Cuarón explains how he uses imagery in his fictional and futuristic events to allude to real, contemporary or historical incidents and beliefs,

They exit the Russian apartments, and the next shot you see is this woman wailing, holding the body of her son in her arms. This was a reference to a real photograph of a woman holding the body of her son in the Balkans, crying with the corpse of her son. It's very obvious that when the photographer captured that photograph, he was referencing La Pietà, the Michelangelo sculpture of Mary holding the corpse of Jesus. So: We have a reference to something that really happened, in the Balkans, which is itself a reference to the Michelangelo sculpture.
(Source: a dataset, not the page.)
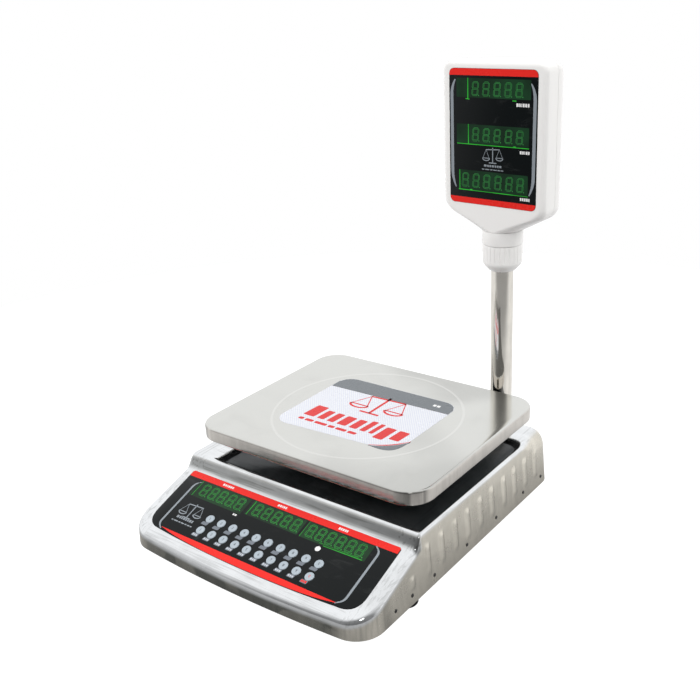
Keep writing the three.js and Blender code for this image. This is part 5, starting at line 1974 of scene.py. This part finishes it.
    def film(self, look: Wardrobe) -> None:
        """Film of the head, and what is printed on it."""
        outline = rounded_rectangle(self.film_x, self.film_z, 6.0, 9)
        sheet = cushioned_plate(outline, -0.1, self.film_face, 0.12)
        low, high = self.film_face - SUNK, self.film_face + PRINT
        (x0, x1), (z0, z1) = self.film_x, self.film_z
        inset = 0.25
        top = softened(np.array([[x0 + inset, 462.2], [x1 - inset, 462.2],
                                 [x1 - inset, z1 - inset], [x0 + inset, z1 - inset]]),
                       np.array([0.0, 0.0, 5.8, 5.8]), 9)
        foot = softened(np.array([[x0 + inset, z0 + inset], [x1 - inset, z0 + inset],
                                  [x1 - inset, 331.6], [x0 + inset, 331.6]]),
                        np.array([5.8, 5.8, 0.0, 0.0]), 9)
        reds = Surface.joined([plates(tidy_outline(strip), low, high) for strip in (top, foot)])
        left = softened(np.array([[-46.8, 457.8], [-51.2, 450.5], [-51.0, 352.0],
                                  [-46.4, 341.8]]), np.array([0.0, 8.0, 9.0, 0.0]), 10, False)
        right = softened(np.array([[46.6, 455.8], [51.4, 447.5], [51.0, 351.0],
                                   [46.2, 340.8]]), np.array([0.0, 8.0, 9.0, 0.0]), 10, False)
        width = 1.0 + 2.8 * np.sin(np.linspace(0.06, math.pi - 0.06, len(left)))
        greys = Surface.joined([stroke(path, width, low, high) for path in (left, right)])
        captions = np.concatenate([
            caption((29.4, 44.8), (432.2, 435.6), (1.2, 0.8, 0.4, 1.0, 1.0, 0.9)),
            caption((34.4, 46.0), (384.0, 387.2), (1.0, 0.9, 0.4, 1.0, 0.8)),
            caption((35.5, 47.2), (334.6, 337.8), (0.9, 1.0, 0.9, 1.0, 0.8))])
        whites = plates(captions, low, high)
        mark = balance_mark((1.0, 380.0), 9.5, 0.75, low, high)
        row = plates(np.concatenate([
            caption((-10.0, 12.0), (367.4, 369.6), (1.2, 0.8, 0.8, 1.0, 0.8, 0.7, 1.0)),
            caption((-12.5, 14.5), (364.0, 365.0), (1.0, 2.0, 1.0, 1.6, 1.0, 1.2))]), low, high)
        parts = [Part(reds, look.red), Part(greys, look.grey_ink), Part(whites, look.white_ink),
                 Part(Surface.joined([mark, row]), look.grey_ink)]
        make_piece("head_film_sheet", placed_parts([Part(sheet, look.film)], head_face()),
                   "display_head", ["head_film"])
        make_piece("head_prints", placed_parts(parts, head_face()), "display_head")

    def displays(self) -> dict[str, DisplayWindow]:
        """The three windows: weight, price and total."""
        return {
            "weight": DisplayWindow(
                (-45.2, 46.5), (439.4, 459.4),
                Figures((-21.3, -7.8, 5.8, 19.2, 32.6), 441.2, 456.2, 8.4, 1.75),
                ((-30.6, 438.0, -30.6, 459.6, 1.0), (-33.5, 438.0, -28.5, 437.6, 0.7),
                 (24.6, 437.9, 29.2, 437.9, 1.0))),
            "price": DisplayWindow(
                (-45.2, 45.0), (391.0, 411.4),
                Figures((-20.8, -7.4, 6.3, 20.3, 33.8), 393.6, 408.2, 8.4, 1.75),
                ((-30.0, 390.2, -30.0, 411.4, 1.0), (-44.8, 390.2, 45.2, 390.2, 0.8),
                 (26.4, 390.9, 29.4, 390.9, 1.1))),
            "total": DisplayWindow(
                (-43.2, 44.6), (340.6, 361.8),
                Figures((-34.2, -20.3, -6.6, 7.8, 21.7, 35.3), 343.2, 358.8, 8.6, 1.75),
                ((-41.6, 340.4, -41.6, 361.6, 0.6), (-43.0, 339.8, 45.2, 339.8, 0.8),
                 (-28.0, 340.6, -25.0, 340.6, 0.9)))}

    def build(self, look: Wardrobe) -> None:
        """Makes the head."""
        self.housing(look)
        self.collar(look)
        self.film(look)
        for name, window in self.displays().items():
            layers = window.layers(look.window_dim, look.segment_dim, look.heart,
                                   look.edge_light, self.film_face, 0.42)
            make_piece(f"head_figures_{name}", placed_parts(layers, head_face()),
                       "display_head")


def tidy_outline(outline: Array) -> Array:
    """Outline without the points that repeat the one before them."""
    step = np.linalg.norm(outline - np.roll(outline, 1, 0), axis=1)
    return outline[step > 1e-6]


@dataclass
class ClampNut:
    """White clamp nut: a short cone under a grooved cylinder."""

    thread: float = 17.3
    step: float = 256.4                     # foot of the threaded part
    radius: float = 22.5
    shoulder: float = 256.0
    foot: float = 2.5                       # how far its lower end is above the CAD one
    flutes: int = 26
    depth: float = 0.5

    def build(self, look: Wardrobe) -> None:
        """The radius of the grooved part is R less the depth in narrow dips round the turn."""
        _, z0, z1 = standing("clamp_nut")
        z0 += self.foot
        outer = softened(np.array([[BORE + 0.2, z0], [BORE + 2.2, z0],
                                   [self.radius, self.shoulder], [self.radius, z1]]),
                         np.array([0.0, 0.8, 3.0, 0.0]), 7, closed=False)
        rise = outer[-2] + (outer[-1] - outer[-2]) * np.linspace(0.0, 1.0, 10)[1:, None]
        rise[-1, 0] -= 0.4
        inner = np.array([[self.thread, z1], [self.thread, self.step], [BORE, self.step],
                          [BORE, z0 + 0.3]])
        profile = np.concatenate([outer[:-1], rise, inner])
        turn = np.linspace(0.0, 2.0 * math.pi, 312, endpoint=False)
        dip = np.clip(np.cos(turn * self.flutes), 0.0, 1.0) ** 6
        on_wall = smooth_step(profile[:, 1], self.shoulder + 1.0, self.shoulder + 3.5)
        on_wall = on_wall * (1.0 - smooth_step(profile[:, 1], z1 - 1.8, z1 - 0.4))
        on_wall[len(profile) - len(inner):] = 0.0
        radius = profile[:, :1] - self.depth * on_wall[:, None] * dip[None]
        circle = np.stack([np.cos(turn), np.sin(turn)], -1)
        plan = radius[..., None] * circle[None] + np.array(POLE_AT)
        surface = skin(raised(plan, profile[:, 1:]), looped=True)
        make_piece("clamp_nut_grip", [Part(surface, look.white)], "clamp_nut",
                   ["clamp_nut"])


# ---- Studio ----

@dataclass(frozen=True)
class SoftBox:
    """A rectangular area light that looks at a point."""

    name: str
    at: Triple
    target: Triple
    size: tuple[float, float]
    power: float
    mirrored: bool = False


@dataclass
class Studio:
    """Pale floor, light from around, and the camera."""

    floor_radius: float = 1.05
    floor_light: float = 1.0     # light of the floor itself
    floor_sheen: float = 0.62    # what polished metal picks up of it behind the scale
    floor_far: float = 0.03      # and of its far end towards the viewer
    floor_fade: Span = (-60.0, 420.0)
    floor_tone: float = 0.22
    streak_shade: float = 0.8    # tone of the floor's patches, as a share
    footprint: Triple = (158.0, 186.0, 19.0)  # the scale's half width, half length and -y
    contact: Span = (-10.0, 150.0)            # distance from it over which its shade ends
    # tone of the painted contact shadow in the floor's glow
    contact_shadow_tone: float = 0.10
    clouds: Pattern = Pattern(3.0)
    streaks: Pattern = Pattern(7.0, shown=(0.35, 0.65))
    viewer: Triple = (0.45, -0.89, -0.05)     # direction towards the viewer
    room: tuple[Span, ...] = ((0.0, 0.98), (0.48, 0.96), (0.62, 0.68), (0.78, 0.24), (1.0, 0.16))
    camera_at: Triple = (0.57599, -0.72417, 0.56632)
    yaw: float = 38.40
    pitch: float = 21.90
    roll: float = -3.16
    lens: float = 47.845
    boxes: tuple[SoftBox, ...] = (
        SoftBox("key_light", (-0.5, -1.5, 1.5), (0.0, 0.0, 0.25), (0.9, 0.9), 26.0),
        SoftBox("fill_light", (1.7, 0.1, 1.2), (0.05, 0.1, 0.25), (0.8, 1.0), 14.0),
        SoftBox("rear_light", (0.2, 1.6, 1.5), (0.0, 0.1, 0.2), (1.4, 0.7), 7.0),
        SoftBox("glint_light", (0.9, -1.2, 1.5), (0.1, 0.1, 0.3), (0.35, 0.35), 1.6, True))

    def floor(self) -> None:
        """A pale disc that glows: evenly white to the camera; what other rays see of it has a
        painted contact shadow round the scale, a fade and patches.
        """
        disc_surface = Surface(raised(disc(0.0, 0.0, self.floor_radius / MM, 96), 0.0),
                               [list(range(96))])
        graph = Graph("studio_floor")
        clouds, streaks = graph.pattern(self.clouds), graph.pattern(self.streaks)
        seen = graph.node("ShaderNodeLightPath", {}, {})["Is Camera Ray"]
        x, y = graph.axis("X"), graph.axis("Y")
        far = (x * self.viewer[0] + y * self.viewer[1]).ramp(*self.floor_fade)
        behind = graph.blend(streaks, (self.floor_sheen * self.streak_shade,) * 3,
                             (self.floor_sheen,) * 3)
        sheen = graph.blend(far, behind, (self.floor_far,) * 3)
        # Painted contact shadow: the glow that other rays see falls off towards the scale's
        # footprint.
        gap_x = x.math("ABSOLUTE") - self.footprint[0]
        gap_y = (y + self.footprint[2]).math("ABSOLUTE") - self.footprint[1]
        under = gap_x.math("MAXIMUM", gap_y).ramp(*self.contact)
        sheen = graph.blend(under, (self.contact_shadow_tone,) * 3, sheen)
        glow = graph.blend(seen, sheen, (self.floor_light,) * 3)
        graph.finish(Base_Color=(self.floor_tone,) * 3, Roughness=clouds * 0.1 + 0.6,
                     Emission_Color=glow, Emission_Strength=1.0)
        mesh_object("studio_floor", [Part(disc_surface, graph.material)])

    def lights(self) -> None:
        """Soft boxes around the scale."""
        for box in self.boxes:
            light = bpy.data.lights.new(box.name, "AREA")
            light.shape, light.energy = "RECTANGLE", box.power
            light.size, light.size_y = box.size
            holder = bpy.data.objects.new(box.name, light)
            holder.location = box.at
            holder.visible_glossy = box.mirrored
            aim = Vector(box.target) - Vector(box.at)
            holder.rotation_euler = aim.to_track_quat("-Z", "Y").to_euler()
            bpy.context.scene.collection.objects.link(holder)

    def surroundings(self) -> None:
        """White all round, with a darker room behind the viewer that polished metal reflects."""
        world = bpy.data.worlds.new("studio_light")
        world.use_nodes = True
        bpy.context.scene.world = world
        tree = world.node_tree
        background = tree.nodes["Background"]
        place = tree.nodes.new("ShaderNodeTexCoord").outputs["Generated"]
        facing = tree.nodes.new("ShaderNodeVectorMath")
        facing.operation = "DOT_PRODUCT"
        facing.inputs[1].default_value = self.viewer
        tree.links.new(place, facing.inputs[0])
        ramp = tree.nodes.new("ShaderNodeValToRGB")
        ramp.color_ramp.interpolation = "EASE"
        while len(ramp.color_ramp.elements) < len(self.room):
            ramp.color_ramp.elements.new(0.5)
        for element, (position, level) in zip(ramp.color_ramp.elements, self.room):
            element.position, element.color = position, (level, level, level, 1.0)
        half = tree.nodes.new("ShaderNodeMapRange")
        half.inputs["From Min"].default_value = -1.0
        tree.links.new(facing.outputs["Value"], half.inputs["Value"])
        tree.links.new(half.outputs["Result"], ramp.inputs["Fac"])
        path = tree.nodes.new("ShaderNodeLightPath")
        choice = tree.nodes.new("ShaderNodeMix")
        choice.data_type = "RGBA"
        picked = [socket for socket in choice.inputs if socket.enabled]
        tree.links.new(path.outputs["Is Camera Ray"], picked[0])
        tree.links.new(ramp.outputs["Color"], picked[1])
        picked[2].default_value = (1.0, 1.0, 1.0, 1.0)
        result = [socket for socket in choice.outputs if socket.enabled][0]
        tree.links.new(result, background.inputs["Color"])
        background.inputs["Strength"].default_value = 1.0

    def camera(self) -> None:
        """Camera from its place and its three angles."""
        yaw, pitch, roll = (math.radians(a) for a in (self.yaw, self.pitch, self.roll))
        ahead = Vector((-math.sin(yaw) * math.cos(pitch), math.cos(yaw) * math.cos(pitch),
                        -math.sin(pitch)))
        right = Vector((math.cos(yaw), math.sin(yaw), 0.0))
        up = right.cross(ahead)
        level = math.cos(roll) * right + math.sin(roll) * up
        upright = -math.sin(roll) * right + math.cos(roll) * up
        data = bpy.data.cameras.new("camera")
        data.lens, data.sensor_width, data.clip_start = self.lens, 36.0, 0.01
        camera = bpy.data.objects.new("camera", data)
        camera.matrix_world = Matrix((
            (level.x, upright.x, -ahead.x, self.camera_at[0]),
            (level.y, upright.y, -ahead.y, self.camera_at[1]),
            (level.z, upright.z, -ahead.z, self.camera_at[2]), (0.0, 0.0, 0.0, 1.0)))
        bpy.context.scene.collection.objects.link(camera)
        bpy.context.scene.camera = camera

    def build(self) -> None:
        """Sets up the studio."""
        self.camera()
        self.floor()
        self.lights()
        self.surroundings()
        bpy.context.scene.view_settings.view_transform = "Standard"


# ---- The whole scale ----


def main() -> None:
    """Builds the scale on its frame."""
    logging.basicConfig(level=logging.INFO, format="%(name)s: %(message)s")
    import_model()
    Studio().build()
    look = Wardrobe()
    panel = OperatorPanel()
    BodyShell().build(look, panel.window_holes(), panel.keypad())
    for piece in (panel, Platter(), Underpinning(), RearFittings(), DisplayHead(), ClampNut()):
        piece.build(look)


if __name__ == "__main__":
    main()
At the same time, we use the sculpture of David early on, which is also by Michelangelo, and we have of course the whole reference to the Nativity. And so everything was referencing and cross-referencing, as much as we could.[16]

Academic analysis

Several academics have thoroughly examined the themes of the film, with a primary focus on Alfonso Cuarón's creation of a dystopian landscape. One prominent aspect explored is the treatment of refugees, illustrating the regulation of life and the authoritarian tendencies mirrored in the extreme policies of the British government depicted in the film.[83] Additionally, Marcus O'Donnell, a researcher, has characterized the film's political realism as a form of "visionary realism," encompassing various apocalyptic events rather than a singular one.[84] Moreover, the film delves into the notion of political protection juxtaposed with physical life, particularly evident in its exploration of the status of the unborn child. Kee's body serves as the battleground for these conflicting forces, offering a critique of migration politics while simultaneously idealizing the future child.[85]